Not everybody agrees, of course, that sky-high crime rates and failing public transport are a bad thing, whether in New York or Sydney. Those of you who are or were MRR readers will remember that magazine's Mykel Board. He was here in town this past weekend promoting his book I, A Me-ist, and holding forth on his theory that high crime is "a good thing" because "it keeps rents down." I half-heartedly tried countering his argument by pointing out that this method of rent control might be fine for the young, strong and fleet of foot, but for poor old grannies (or even gentlemen of a certain age like, for instance him and myself), it could be disastrous or even fatal.

But I've known Mykel long enough (20 years!) to know that reason or logic were not likely to carry the day when they stood in the way of a good sound byte, so I let him carry on with his theorising, and we adjourned to a nearby bar where even the voluble Mr Board was cowed into semi-submission by what may easily have been the world's biggest band and record nerd.

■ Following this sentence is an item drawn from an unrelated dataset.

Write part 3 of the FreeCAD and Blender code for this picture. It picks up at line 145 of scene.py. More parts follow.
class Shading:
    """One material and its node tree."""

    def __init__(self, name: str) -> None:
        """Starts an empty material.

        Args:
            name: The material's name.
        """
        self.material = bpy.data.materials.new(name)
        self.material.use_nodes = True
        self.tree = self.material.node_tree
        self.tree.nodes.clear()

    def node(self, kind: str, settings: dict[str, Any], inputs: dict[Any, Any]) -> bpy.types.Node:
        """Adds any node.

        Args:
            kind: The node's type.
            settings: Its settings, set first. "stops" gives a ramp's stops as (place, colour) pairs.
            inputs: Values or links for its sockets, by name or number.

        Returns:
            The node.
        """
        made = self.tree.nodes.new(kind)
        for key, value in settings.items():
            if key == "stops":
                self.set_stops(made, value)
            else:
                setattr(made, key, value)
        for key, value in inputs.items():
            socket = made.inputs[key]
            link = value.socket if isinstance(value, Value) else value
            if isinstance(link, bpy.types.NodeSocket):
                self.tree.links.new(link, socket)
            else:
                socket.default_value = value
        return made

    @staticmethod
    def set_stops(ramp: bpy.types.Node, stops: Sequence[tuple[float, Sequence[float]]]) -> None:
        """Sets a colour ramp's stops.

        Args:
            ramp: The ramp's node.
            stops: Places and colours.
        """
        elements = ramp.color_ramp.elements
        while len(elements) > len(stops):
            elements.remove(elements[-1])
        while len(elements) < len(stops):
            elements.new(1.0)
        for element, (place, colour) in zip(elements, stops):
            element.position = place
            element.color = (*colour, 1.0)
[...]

This guy was a bottomless fount of information, facts and trivia, all of it, as near as I could tell, true, and about 90% of it, except to other band and record nerds, useless. Okay, maybe I'm being too harsh, no, really, I am. The guy could easily write an encylopaedia of 70s, 80s and 90s punk rock bands (with separate sections for England, New York, Washington, Texas, SoCal, SF-East Bay, and probably a lot more) and the minutiae surrounding them, and it would come in handy for decades of resolving barroom and internet message board arguments. But in person, it's just a little exhausting, especially when it takes the nonstop form of, "Hey, let me ask you about [obscure 1979 SoCal band]" and before you can answer, being interrupted with, "Let's talk about [even more obscure deceased members of Austin TX punk band circa 1982" followed up with "Don't you think that [completely unknown founder of completely unknown UK band] should have put [completely unknown re-recording of completely unknown in the first place song] on the B-side of his second single on [completely unknown indie record label]? Hey, what's up with you guys anyway, I thought you were into punk rock?"
Anyway, time to wrap this up before my run-on posts become as maddening as the run-on dialogue of TWBBARN (what's that you say, it already happened at least a year ago?). I just wanted to point out that "The Dead Leaves" is not the name of yet another justly obscure punk rock band (well, actually, I don't know that; it very well could be), but in my case it's meant more as a tribute to one of my favourite songs for this time of the year, "The Autumn Leaves" (drift by the window, etc, etc.), which has been coursing through my memory, and which the French, with characteristic mordancy and/or to-the-pointness, render as "Les Feuilles Mortes." With that, I'm just about of here, "here" meaning both blogland for today and Sydney for this summer. I'll probably have a couple more things to say before I board that big old jet airliner and set out for the north, but if not, I guess I'll catch you on the flip-flop.

2 comments:

kabukiboy said...

so sorry for introducing that guy to you!

Larry Livermore said...

No worries, I'll put up with almost anything for the sake of a story to tell on my blog!

And besides, after that conversation, almost everyone else will seem interesting by comparison.